Write out all the data again, exactly as it stands.

## Rows from a 3D modeling dataset
▬▬▬▬▬▬
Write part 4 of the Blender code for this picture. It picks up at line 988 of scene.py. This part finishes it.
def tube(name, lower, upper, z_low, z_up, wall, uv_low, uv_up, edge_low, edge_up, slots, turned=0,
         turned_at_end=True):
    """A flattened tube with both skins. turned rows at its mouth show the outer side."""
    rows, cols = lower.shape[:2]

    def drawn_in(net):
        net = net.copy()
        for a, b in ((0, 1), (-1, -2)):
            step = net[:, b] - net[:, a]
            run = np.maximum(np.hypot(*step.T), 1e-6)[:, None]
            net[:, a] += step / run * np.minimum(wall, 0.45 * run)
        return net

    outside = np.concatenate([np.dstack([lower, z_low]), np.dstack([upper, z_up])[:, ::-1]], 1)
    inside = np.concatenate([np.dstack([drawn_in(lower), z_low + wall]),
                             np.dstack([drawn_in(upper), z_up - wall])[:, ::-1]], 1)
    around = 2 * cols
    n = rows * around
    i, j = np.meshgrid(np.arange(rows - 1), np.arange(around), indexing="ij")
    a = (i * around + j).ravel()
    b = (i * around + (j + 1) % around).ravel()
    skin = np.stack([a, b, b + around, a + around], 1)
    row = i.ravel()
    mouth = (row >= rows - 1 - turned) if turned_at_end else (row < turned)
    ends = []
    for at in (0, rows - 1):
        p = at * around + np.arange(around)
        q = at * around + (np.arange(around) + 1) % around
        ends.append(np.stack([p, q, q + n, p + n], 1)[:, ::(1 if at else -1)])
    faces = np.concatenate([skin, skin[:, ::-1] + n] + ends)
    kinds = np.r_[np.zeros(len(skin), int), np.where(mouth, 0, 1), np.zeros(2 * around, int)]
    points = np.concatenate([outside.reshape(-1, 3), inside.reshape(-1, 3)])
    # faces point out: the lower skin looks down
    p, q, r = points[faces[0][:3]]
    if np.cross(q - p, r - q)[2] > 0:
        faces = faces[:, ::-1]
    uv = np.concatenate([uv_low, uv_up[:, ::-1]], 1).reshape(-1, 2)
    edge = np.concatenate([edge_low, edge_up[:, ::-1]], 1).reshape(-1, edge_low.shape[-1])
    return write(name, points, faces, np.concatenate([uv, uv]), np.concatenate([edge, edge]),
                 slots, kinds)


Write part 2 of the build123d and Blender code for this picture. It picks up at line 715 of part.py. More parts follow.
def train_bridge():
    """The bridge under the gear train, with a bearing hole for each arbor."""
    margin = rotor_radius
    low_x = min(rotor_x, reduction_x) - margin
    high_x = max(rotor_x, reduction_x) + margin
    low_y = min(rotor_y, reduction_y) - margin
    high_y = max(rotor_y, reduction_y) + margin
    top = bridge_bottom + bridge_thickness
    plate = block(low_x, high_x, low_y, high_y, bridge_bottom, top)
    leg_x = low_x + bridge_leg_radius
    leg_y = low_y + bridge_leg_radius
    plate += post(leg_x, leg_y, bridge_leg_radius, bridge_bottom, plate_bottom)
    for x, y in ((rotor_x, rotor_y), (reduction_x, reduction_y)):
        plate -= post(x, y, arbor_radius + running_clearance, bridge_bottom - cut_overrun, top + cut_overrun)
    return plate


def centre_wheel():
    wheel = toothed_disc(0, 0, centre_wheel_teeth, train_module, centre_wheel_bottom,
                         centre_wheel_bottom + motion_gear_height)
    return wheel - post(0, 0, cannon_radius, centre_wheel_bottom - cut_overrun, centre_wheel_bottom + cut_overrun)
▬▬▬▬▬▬
## Result below
Write part 4 of the Blender code for this picture. It picks up at line 988 of scene.py. This part finishes it.
def tube(name, lower, upper, z_low, z_up, wall, uv_low, uv_up, edge_low, edge_up, slots, turned=0,
         turned_at_end=True):
    """A flattened tube with both skins. turned rows at its mouth show the outer side."""
    rows, cols = lower.shape[:2]

    def drawn_in(net):
        net = net.copy()
        for a, b in ((0, 1), (-1, -2)):
            step = net[:, b] - net[:, a]
            run = np.maximum(np.hypot(*step.T), 1e-6)[:, None]
            net[:, a] += step / run * np.minimum(wall, 0.45 * run)
        return net

    outside = np.concatenate([np.dstack([lower, z_low]), np.dstack([upper, z_up])[:, ::-1]], 1)
    inside = np.concatenate([np.dstack([drawn_in(lower), z_low + wall]),
                             np.dstack([drawn_in(upper), z_up - wall])[:, ::-1]], 1)
    around = 2 * cols
    n = rows * around
    i, j = np.meshgrid(np.arange(rows - 1), np.arange(around), indexing="ij")
    a = (i * around + j).ravel()
    b = (i * around + (j + 1) % around).ravel()
    skin = np.stack([a, b, b + around, a + around], 1)
    row = i.ravel()
    mouth = (row >= rows - 1 - turned) if turned_at_end else (row < turned)
    ends = []
    for at in (0, rows - 1):
        p = at * around + np.arange(around)
        q = at * around + (np.arange(around) + 1) % around
        ends.append(np.stack([p, q, q + n, p + n], 1)[:, ::(1 if at else -1)])
    faces = np.concatenate([skin, skin[:, ::-1] + n] + ends)
    kinds = np.r_[np.zeros(len(skin), int), np.where(mouth, 0, 1), np.zeros(2 * around, int)]
    points = np.concatenate([outside.reshape(-1, 3), inside.reshape(-1, 3)])
    # faces point out: the lower skin looks down
    p, q, r = points[faces[0][:3]]
    if np.cross(q - p, r - q)[2] > 0:
        faces = faces[:, ::-1]
    uv = np.concatenate([uv_low, uv_up[:, ::-1]], 1).reshape(-1, 2)
    edge = np.concatenate([edge_low, edge_up[:, ::-1]], 1).reshape(-1, edge_low.shape[-1])
    return write(name, points, faces, np.concatenate([uv, uv]), np.concatenate([edge, edge]),
                 slots, kinds)


Write part 2 of the build123d and Blender code for this picture. It picks up at line 715 of part.py. More parts follow.
def train_bridge():
    """The bridge under the gear train, with a bearing hole for each arbor."""
    margin = rotor_radius
    low_x = min(rotor_x, reduction_x) - margin
    high_x = max(rotor_x, reduction_x) + margin
    low_y = min(rotor_y, reduction_y) - margin
    high_y = max(rotor_y, reduction_y) + margin
    top = bridge_bottom + bridge_thickness
    plate = block(low_x, high_x, low_y, high_y, bridge_bottom, top)
    leg_x = low_x + bridge_leg_radius
    leg_y = low_y + bridge_leg_radius
    plate += post(leg_x, leg_y, bridge_leg_radius, bridge_bottom, plate_bottom)
    for x, y in ((rotor_x, rotor_y), (reduction_x, reduction_y)):
        plate -= post(x, y, arbor_radius + running_clearance, bridge_bottom - cut_overrun, top + cut_overrun)
    return plate


def centre_wheel():
    wheel = toothed_disc(0, 0, centre_wheel_teeth, train_module, centre_wheel_bottom,
                         centre_wheel_bottom + motion_gear_height)
    return wheel - post(0, 0, cannon_radius, centre_wheel_bottom - cut_overrun, centre_wheel_bottom + cut_overrun)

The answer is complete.